Yes, u-boot looks if there’s an sd-card that contains a flasher image, and if it exists, boots it. Only the firmware which loads u-boot checks the boot pins to load u-boot from the desired storage.
The jumper wires connect UART3 (ttymxc2) directly to the dev board from our MCU outputting data at 1.5mbps.
I tried two setups:
Running our software on the IMX8M mini with the 2.71.3+rev1 host image. Result: Data stoppage after about 1 hour.
Running nothing on the IMX8M except the HostOS and the Balena Supervisor.
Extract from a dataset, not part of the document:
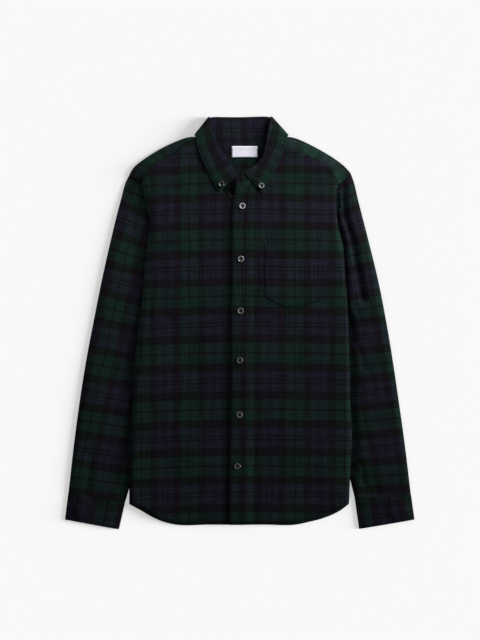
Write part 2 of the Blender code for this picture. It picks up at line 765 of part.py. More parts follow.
def turn_rows(low_row, high_row, outward, steps):
    """Rows round the fold between a lower and a higher row that lie above each other."""
    rows = []
    for step in range(1, steps):
        angle = math.pi * step / steps
        row = []
        for (ax, ay, az), (bx, by, bz) in zip(low_row, high_row):
            radius = (bz - az) / 2
            share = (1.0 - math.cos(angle)) / 2
            reach = radius * math.sin(angle)
            row.append((lerp(ax, bx, share) + outward.x * reach, lerp(ay, by, share) + outward.y * reach,
                        lerp(az, bz, share)))
        rows.append(row)
    return rows


def build_stand():
    """Collar stand: flat at the back of the neck, turned over at both sides down to its ends."""
    half = COLLAR_STAND_WALL / 2

    def row(entry):
        neck_x, neck_y, top_x, top_y, low = entry
        return [(lerp(neck_x, top_x, share), lerp(neck_y, top_y, share), low + half)
                for share in STAND_SHARES]

    def turn_line(entry, inset, z):
        neck_x, neck_y, top_x, top_y = entry
        return [(lerp(neck_x, top_x, share) + inset, lerp(neck_y, top_y, share), z)
                for share in STAND_SHARES]

    low, high = STAND_BACK_Z + half, STAND_SIDE_Z + half
    rows = [row(entry) for entry in STAND_LEFT]
    left_low = turn_line(STAND_LEFT_TURN, STAND_TURN_INSET, low)
    left_high = turn_line(STAND_LEFT_TURN, STAND_TURN_INSET, high)
    rows.append(left_high)
    rows += turn_rows(left_low, left_high, Vector((-1.0, 0.3)).normalized(), STAND_TURN_STEPS)[::-1]
    rows.append(left_low)
    rows += [row(entry) for entry in STAND_BACK]
    right_low = turn_line(STAND_RIGHT_TURN, -STAND_TURN_INSET, low)
    right_high = turn_line(STAND_RIGHT_TURN, -STAND_TURN_INSET, high)
    rows.append(right_low)
    rows += turn_rows(right_low, right_high, Vector((1.0, 0.3)).normalized(), STAND_TURN_STEPS)
    rows.append(right_high)
    rows += [row(entry) for entry in STAND_RIGHT]
    turned_band("collar_stand", rows, COLLAR_STAND_WALL, "tartan_cloth")


def build_leaf():
    """Collar leaf: under the stand at the back, turned over at both sides into the two points."""
    half = COLLAR_LEAF_WALL / 2

    def row(entry):
        in_x, in_y, out_x, out_y, in_z, out_z = entry
        points = []
        for share in LEAF_SHARES:
            drop = ramp(share, LEAF_SHARES[2], 1.0) if in_y > 300.0 else share ** 1.5
            points.append((lerp(in_x, out_x, share), lerp(in_y, out_y, share),
                           lerp(in_z, out_z, drop) + half))
        return points

    def turn_line(entry, outward, z):
        in_x, in_y, out_x, out_y = entry
        inset = (LEAF_WING_Z + COLLAR_LEAF_WALL) / 2
        return [(lerp(in_x, out_x, s) - outward.x * inset, lerp(in_y, out_y, s) - outward.y * inset, z)
                for s in LEAF_SHARES]

    left_way = Vector((-0.80, 0.60)).normalized()
    right_way = Vector((0.75, 0.66)).normalized()
    rows = [row(entry) for entry in LEAF_LEFT]
    left_low = turn_line(LEAF_LEFT_TURN, left_way, half)
    left_high = turn_line(LEAF_LEFT_TURN, left_way, LEAF_WING_Z + half)
    rows.append(left_high)
    rows += turn_rows(left_low, left_high, left_way, TURN_STEPS)[::-1]
    rows.append(left_low)
    rows += [row(entry) for entry in LEAF_BACK]
    right_low = turn_line(LEAF_RIGHT_TURN, right_way, half)
    right_high = turn_line(LEAF_RIGHT_TURN, right_way, LEAF_WING_Z + half)
    rows.append(right_low)
    rows += turn_rows(right_low, right_high, right_way, TURN_STEPS)
    rows.append(right_high)
    rows += [row(entry) for entry in LEAF_RIGHT]
    turned_band("collar_leaf", rows, COLLAR_LEAF_WALL, "tartan_cloth")


def add_button(name, x, y, z, radius):
    """A turned button: a rounded edge, a raised rim and a dished face."""
    floor = BUTTON_HEIGHT - BUTTON_DISH
    profile = (
        (0.0, 0.0), (radius - 0.9, 0.0), (radius, 0.8), (radius, 1.6), (radius - 0.5, BUTTON_HEIGHT),
        (radius - BUTTON_RIM - 0.4, BUTTON_HEIGHT), (radius - BUTTON_RIM - 1.2, floor), (0.0, floor),
    )
    points = [(0.0, 0.0, profile[0][1])]
    for distance, height in profile[1:-1]:
        for step in range(BUTTON_SIDES):
            angle = 2.0 * math.pi * step / BUTTON_SIDES
            points.append((distance * math.cos(angle), distance * math.sin(angle), height))
    points.append((0.0, 0.0, profile[-1][1]))
    rings = len(profile) - 2
    faces = grid_faces(rings, BUTTON_SIDES, 1, close_columns=True)
    last = 1 + (rings - 1) * BUTTON_SIDES
    for step in range(BUTTON_SIDES):
        after = (step + 1) % BUTTON_SIDES
        faces.append((0, 1 + after, 1 + step))
        faces.append((len(points) - 1, last + step, last + after))
    obj = make_object(name, points, faces, "smoked_button")
    obj.location = Vector((x, y, z)) * MM
    obj.data.shade_smooth()
    obj.data.set_sharp_from_angle(angle=math.radians(35.0))
    return obj


def build_buttons():
    """Front buttons on the placket and one button through each collar point."""
    band_top = 2.0 * PLY + CLOTH + TOUCH_GAP + CLOTH
    for number, (x, y) in enumerate(FRONT_BUTTONS, start=1):
        add_button("button_front_" + str(number), x, y, band_top + TOUCH_GAP, FRONT_BUTTON_RADIUS)
    for side, x, y, seat in COLLAR_BUTTONS:
        add_button("button_collar_" + side, x, y, seat, SMALL_BUTTON_RADIUS)


def main():
    """Build every piece of the shirt."""
    clear_scene()
    build_back()
    front = build_fronts()
    build_placket(front)
    build_pocket()
    build_yoke()
    build_label()
    build_stand()
    build_leaf()
    build_sleeve("left")
    build_sleeve("right")
    build_cuffs()
    build_buttons()


main()
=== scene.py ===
"""Tartan button-down shirt laid flat: fine cloth pieces with their folds, stitching, buttons and stage."""

import math

import bmesh
import bpy
from bpy.props import FloatProperty, FloatVectorProperty, PointerProperty
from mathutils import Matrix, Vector
from mathutils.bvhtree import BVHTree
from mathutils.geometry import delaunay_2d_cdt
from mathutils.kdtree import KDTree


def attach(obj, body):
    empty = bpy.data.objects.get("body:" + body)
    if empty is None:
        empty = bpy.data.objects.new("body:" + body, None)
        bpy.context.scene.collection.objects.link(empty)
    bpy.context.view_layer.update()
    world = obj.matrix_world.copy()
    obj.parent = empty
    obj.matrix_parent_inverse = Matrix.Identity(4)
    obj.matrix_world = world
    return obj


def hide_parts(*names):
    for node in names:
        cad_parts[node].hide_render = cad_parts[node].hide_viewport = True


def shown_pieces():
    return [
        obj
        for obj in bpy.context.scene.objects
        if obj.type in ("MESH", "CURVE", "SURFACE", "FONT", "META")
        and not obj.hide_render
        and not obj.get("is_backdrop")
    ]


bl_info = {
    "name": "Laid shirt",
    "version": (1, 0, 0),
    "blender": (4, 5, 0),
    "location": "3D View > Sidebar > Shirt",
    "description": "Cloth pieces, stitching, buttons and stage of a shirt that lies flat",
    "category": "Add Mesh",
}

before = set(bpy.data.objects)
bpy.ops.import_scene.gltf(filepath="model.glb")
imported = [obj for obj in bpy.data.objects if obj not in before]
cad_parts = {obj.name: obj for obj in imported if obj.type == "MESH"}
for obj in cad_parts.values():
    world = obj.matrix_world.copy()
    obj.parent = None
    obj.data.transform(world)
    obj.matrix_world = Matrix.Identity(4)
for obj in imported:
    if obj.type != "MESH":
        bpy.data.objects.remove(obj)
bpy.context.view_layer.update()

MM = 0.001
SIDES = ("left", "right")
OUT = {"left": -1.0, "right": 1.0}     # which way X runs outward
COLUMN = {"left": 1, "right": 2}       # column of a side in a table that starts with y

# ---------------------------------------------------------------- the shirt's plan, in millimetres
# The same plan as the solids: X to the viewer's right, Y from hem to collar, left and right as seen.

PLY = 1.6              # height of one ply in the stack
CLOTH = 1.2            # thickness of the cloth itself
SLEEVE_LIFT = 3.1      # how far the body is lifted over the sleeves under it
NECK_RAISE = 1.7       # how far a ply is lifted over the back of the collar leaf
HEM_Y = -393.8
SIDE_FOOT_Y = -353     # where the hem's curve meets the side
ARMHOLE_TOP_Y = 268
UNDERARM_Y = 62
TUCK_Y = 5             # where the underarm seam meets the sleeve's inner fold
CUFF_INNER_Y = -338
BACK_SEAM_Y = 262
PLACKET_WIDTH = 31

# Sides of the body: y, x on the left, x on the right
BODY_SIDE = (
    (-353, -215.4, 213), (-266, -214.8, 216.5), (-229, -212.8, 218.5), (-156, -208.8, 215.4),
    (-57, -202.5, 213), (62, -189, 208.6), (128, -180.2, 201.3), (150, -177.5, 199.6),
    (167, -175.5, 194.5), (196.5, -172.1, 188.3), (220, -176, 185.7), (232, -178.9, 185.5),
    (259, -184.8, 186), (268, -187, 190.4),
)
HEM = (
    (-215.4, -353.4), (-194.5, -365.1), (-167.2, -380.7), (-147.7, -388.5), (-128, -393.2), (-60, HEM_Y),
    (50, HEM_Y), (112, -393.4), (135, -388.5), (164.3, -380.7), (197.4, -365.1), (213, -352.8),
)
# Front necklines from the shoulder down
LEFT_NECKLINE = ((-69.5, 333.5), (-50, 292.8), (-26.2, 261.5), (-12, 247.3), (16, 246))
RIGHT_NECKLINE = ((67.6, 324.4), (50.8, 291.6), (38, 278.6), (25.9, 268), (-9.3, 262.9))
# Left edge of the placket, y and x, and its upper corners at the neck
PLACKET_EDGE = (
    (HEM_Y, -20.6), (-265.7, -19.6), (-156.5, -17.6), (61.9, -15.7), (237.4, -12.4), (262.9, -9.1),
)
PLACKET_TOP = (RIGHT_NECKLINE[-1], (21.7, 267.4))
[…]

In the host, I ran:
In console 1: cat /dev/ttymxc2 > /var/lib/docker/volumes/1623312_resin-data/_data/garbage
In console 2: while : ; do : ; done
In console 3: watch -n1 ls -l /var/lib/docker/volumes/1623312_resin-data/_data/
Result: Data stoppage after ~5 hours. Total data received is 429MB.
As @adamshapiro0 mentioned, this is a total show stopper for us. Our application has a critical data link between the MCU and the IMX8 over this UART and in previous releases, this link is stable for literally days at a time.
(also I checked:
dmesg shows no events over this time except an occasional wlan0: link is not ready. The device is on the hardline so I suppose this expected.
)
Is the issue reproducible with the latest Yocto Dunfell official release v6.7 that has kernel 5.4.85 from Variscite’s website - dart-mx8mm-recovery-sd.v67.img.gz? I recommend flashing that image to the devkit eMMC so that it resembles the original setup. If it isn’t reproducible anymore with that image, we can look into updating to that yocto release.
Quick update on our end. We haven’t yet been able to test with the latest Yocto, but I did have a follow up question for you. In your test, were you using a 5V or 3.3V TTL adapter? Our system is 3.3V @ 1.5mbps and I wanted to check if thats the same as you.
We’ll be working in parallel on getting the Dunfell release tested this week.